*The request*. Repeat the whole listing exactly.

*Information shown*.
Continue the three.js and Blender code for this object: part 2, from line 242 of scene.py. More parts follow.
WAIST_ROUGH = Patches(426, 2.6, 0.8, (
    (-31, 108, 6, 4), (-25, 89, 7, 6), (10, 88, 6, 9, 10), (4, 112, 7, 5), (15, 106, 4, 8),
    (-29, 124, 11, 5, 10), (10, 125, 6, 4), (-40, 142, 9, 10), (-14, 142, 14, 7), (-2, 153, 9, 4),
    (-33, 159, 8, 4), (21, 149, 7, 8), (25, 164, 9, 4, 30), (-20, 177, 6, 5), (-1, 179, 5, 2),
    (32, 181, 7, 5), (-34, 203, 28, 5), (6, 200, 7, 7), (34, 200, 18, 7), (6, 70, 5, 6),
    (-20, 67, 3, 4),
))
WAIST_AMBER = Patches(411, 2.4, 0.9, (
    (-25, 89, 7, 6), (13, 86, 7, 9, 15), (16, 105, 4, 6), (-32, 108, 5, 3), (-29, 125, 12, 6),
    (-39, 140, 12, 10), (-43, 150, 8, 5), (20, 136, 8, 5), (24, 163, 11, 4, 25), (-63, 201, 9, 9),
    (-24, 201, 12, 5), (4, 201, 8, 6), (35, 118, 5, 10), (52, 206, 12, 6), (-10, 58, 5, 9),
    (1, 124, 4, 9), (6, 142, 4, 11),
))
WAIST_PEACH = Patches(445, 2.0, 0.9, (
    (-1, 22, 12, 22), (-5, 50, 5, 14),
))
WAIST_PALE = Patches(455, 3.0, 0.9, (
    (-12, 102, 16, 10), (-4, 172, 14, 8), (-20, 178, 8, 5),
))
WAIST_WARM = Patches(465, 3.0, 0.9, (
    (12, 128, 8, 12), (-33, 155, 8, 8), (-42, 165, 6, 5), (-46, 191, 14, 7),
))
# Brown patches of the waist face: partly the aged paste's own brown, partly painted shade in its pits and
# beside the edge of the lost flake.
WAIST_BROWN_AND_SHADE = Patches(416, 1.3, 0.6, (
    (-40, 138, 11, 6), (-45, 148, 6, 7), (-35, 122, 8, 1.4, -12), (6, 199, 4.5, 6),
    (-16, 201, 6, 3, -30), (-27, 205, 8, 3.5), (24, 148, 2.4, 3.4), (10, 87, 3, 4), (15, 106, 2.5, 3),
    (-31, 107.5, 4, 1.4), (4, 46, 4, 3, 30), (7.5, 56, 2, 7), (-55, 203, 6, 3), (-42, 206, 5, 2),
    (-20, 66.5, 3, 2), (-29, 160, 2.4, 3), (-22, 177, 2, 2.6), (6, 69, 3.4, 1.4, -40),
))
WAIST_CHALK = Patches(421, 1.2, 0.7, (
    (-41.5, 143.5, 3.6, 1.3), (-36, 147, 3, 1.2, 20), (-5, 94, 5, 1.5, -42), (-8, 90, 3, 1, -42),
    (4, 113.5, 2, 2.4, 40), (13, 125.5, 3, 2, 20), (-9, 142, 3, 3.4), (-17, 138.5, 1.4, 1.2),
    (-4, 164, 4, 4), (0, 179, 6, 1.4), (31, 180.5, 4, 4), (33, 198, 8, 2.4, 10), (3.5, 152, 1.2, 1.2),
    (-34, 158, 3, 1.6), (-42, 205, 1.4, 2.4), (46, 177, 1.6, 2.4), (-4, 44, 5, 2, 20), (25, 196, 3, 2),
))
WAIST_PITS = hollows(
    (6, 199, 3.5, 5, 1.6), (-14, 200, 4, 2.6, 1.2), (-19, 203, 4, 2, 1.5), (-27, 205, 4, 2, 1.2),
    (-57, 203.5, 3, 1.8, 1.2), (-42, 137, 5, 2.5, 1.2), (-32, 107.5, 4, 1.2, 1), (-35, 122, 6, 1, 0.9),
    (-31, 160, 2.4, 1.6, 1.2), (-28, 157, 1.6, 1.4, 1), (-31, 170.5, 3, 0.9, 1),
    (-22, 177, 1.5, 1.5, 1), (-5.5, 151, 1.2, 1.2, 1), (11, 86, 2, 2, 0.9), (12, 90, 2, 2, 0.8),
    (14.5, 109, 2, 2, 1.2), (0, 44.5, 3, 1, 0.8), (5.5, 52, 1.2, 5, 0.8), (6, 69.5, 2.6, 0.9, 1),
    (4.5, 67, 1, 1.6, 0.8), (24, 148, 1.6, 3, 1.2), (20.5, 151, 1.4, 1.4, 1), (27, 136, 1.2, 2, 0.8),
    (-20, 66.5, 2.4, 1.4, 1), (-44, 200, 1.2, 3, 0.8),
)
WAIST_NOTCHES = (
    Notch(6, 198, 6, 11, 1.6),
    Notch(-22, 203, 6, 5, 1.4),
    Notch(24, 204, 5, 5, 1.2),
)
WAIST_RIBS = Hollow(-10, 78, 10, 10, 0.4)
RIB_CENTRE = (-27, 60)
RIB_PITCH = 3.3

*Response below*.
Continue the three.js and Blender code for this object: part 2, from line 242 of scene.py. More parts follow.
WAIST_ROUGH = Patches(426, 2.6, 0.8, (
    (-31, 108, 6, 4), (-25, 89, 7, 6), (10, 88, 6, 9, 10), (4, 112, 7, 5), (15, 106, 4, 8),
    (-29, 124, 11, 5, 10), (10, 125, 6, 4), (-40, 142, 9, 10), (-14, 142, 14, 7), (-2, 153, 9, 4),
    (-33, 159, 8, 4), (21, 149, 7, 8), (25, 164, 9, 4, 30), (-20, 177, 6, 5), (-1, 179, 5, 2),
    (32, 181, 7, 5), (-34, 203, 28, 5), (6, 200, 7, 7), (34, 200, 18, 7), (6, 70, 5, 6),
    (-20, 67, 3, 4),
))
WAIST_AMBER = Patches(411, 2.4, 0.9, (
    (-25, 89, 7, 6), (13, 86, 7, 9, 15), (16, 105, 4, 6), (-32, 108, 5, 3), (-29, 125, 12, 6),
    (-39, 140, 12, 10), (-43, 150, 8, 5), (20, 136, 8, 5), (24, 163, 11, 4, 25), (-63, 201, 9, 9),
    (-24, 201, 12, 5), (4, 201, 8, 6), (35, 118, 5, 10), (52, 206, 12, 6), (-10, 58, 5, 9),
    (1, 124, 4, 9), (6, 142, 4, 11),
))
WAIST_PEACH = Patches(445, 2.0, 0.9, (
    (-1, 22, 12, 22), (-5, 50, 5, 14),
))
WAIST_PALE = Patches(455, 3.0, 0.9, (
    (-12, 102, 16, 10), (-4, 172, 14, 8), (-20, 178, 8, 5),
))
WAIST_WARM = Patches(465, 3.0, 0.9, (
    (12, 128, 8, 12), (-33, 155, 8, 8), (-42, 165, 6, 5), (-46, 191, 14, 7),
))
# Brown patches of the waist face: partly the aged paste's own brown, partly painted shade in its pits and
# beside the edge of the lost flake.
WAIST_BROWN_AND_SHADE = Patches(416, 1.3, 0.6, (
    (-40, 138, 11, 6), (-45, 148, 6, 7), (-35, 122, 8, 1.4, -12), (6, 199, 4.5, 6),
    (-16, 201, 6, 3, -30), (-27, 205, 8, 3.5), (24, 148, 2.4, 3.4), (10, 87, 3, 4), (15, 106, 2.5, 3),
    (-31, 107.5, 4, 1.4), (4, 46, 4, 3, 30), (7.5, 56, 2, 7), (-55, 203, 6, 3), (-42, 206, 5, 2),
    (-20, 66.5, 3, 2), (-29, 160, 2.4, 3), (-22, 177, 2, 2.6), (6, 69, 3.4, 1.4, -40),
))
WAIST_CHALK = Patches(421, 1.2, 0.7, (
    (-41.5, 143.5, 3.6, 1.3), (-36, 147, 3, 1.2, 20), (-5, 94, 5, 1.5, -42), (-8, 90, 3, 1, -42),
    (4, 113.5, 2, 2.4, 40), (13, 125.5, 3, 2, 20), (-9, 142, 3, 3.4), (-17, 138.5, 1.4, 1.2),
    (-4, 164, 4, 4), (0, 179, 6, 1.4), (31, 180.5, 4, 4), (33, 198, 8, 2.4, 10), (3.5, 152, 1.2, 1.2),
    (-34, 158, 3, 1.6), (-42, 205, 1.4, 2.4), (46, 177, 1.6, 2.4), (-4, 44, 5, 2, 20), (25, 196, 3, 2),
))
WAIST_PITS = hollows(
    (6, 199, 3.5, 5, 1.6), (-14, 200, 4, 2.6, 1.2), (-19, 203, 4, 2, 1.5), (-27, 205, 4, 2, 1.2),
    (-57, 203.5, 3, 1.8, 1.2), (-42, 137, 5, 2.5, 1.2), (-32, 107.5, 4, 1.2, 1), (-35, 122, 6, 1, 0.9),
    (-31, 160, 2.4, 1.6, 1.2), (-28, 157, 1.6, 1.4, 1), (-31, 170.5, 3, 0.9, 1),
    (-22, 177, 1.5, 1.5, 1), (-5.5, 151, 1.2, 1.2, 1), (11, 86, 2, 2, 0.9), (12, 90, 2, 2, 0.8),
    (14.5, 109, 2, 2, 1.2), (0, 44.5, 3, 1, 0.8), (5.5, 52, 1.2, 5, 0.8), (6, 69.5, 2.6, 0.9, 1),
    (4.5, 67, 1, 1.6, 0.8), (24, 148, 1.6, 3, 1.2), (20.5, 151, 1.4, 1.4, 1), (27, 136, 1.2, 2, 0.8),
    (-20, 66.5, 2.4, 1.4, 1), (-44, 200, 1.2, 3, 0.8),
)
WAIST_NOTCHES = (
    Notch(6, 198, 6, 11, 1.6),
    Notch(-22, 203, 6, 5, 1.4),
    Notch(24, 204, 5, 5, 1.2),
)
WAIST_RIBS = Hollow(-10, 78, 10, 10, 0.4)
RIB_CENTRE = (-27, 60)
RIB_PITCH = 3.3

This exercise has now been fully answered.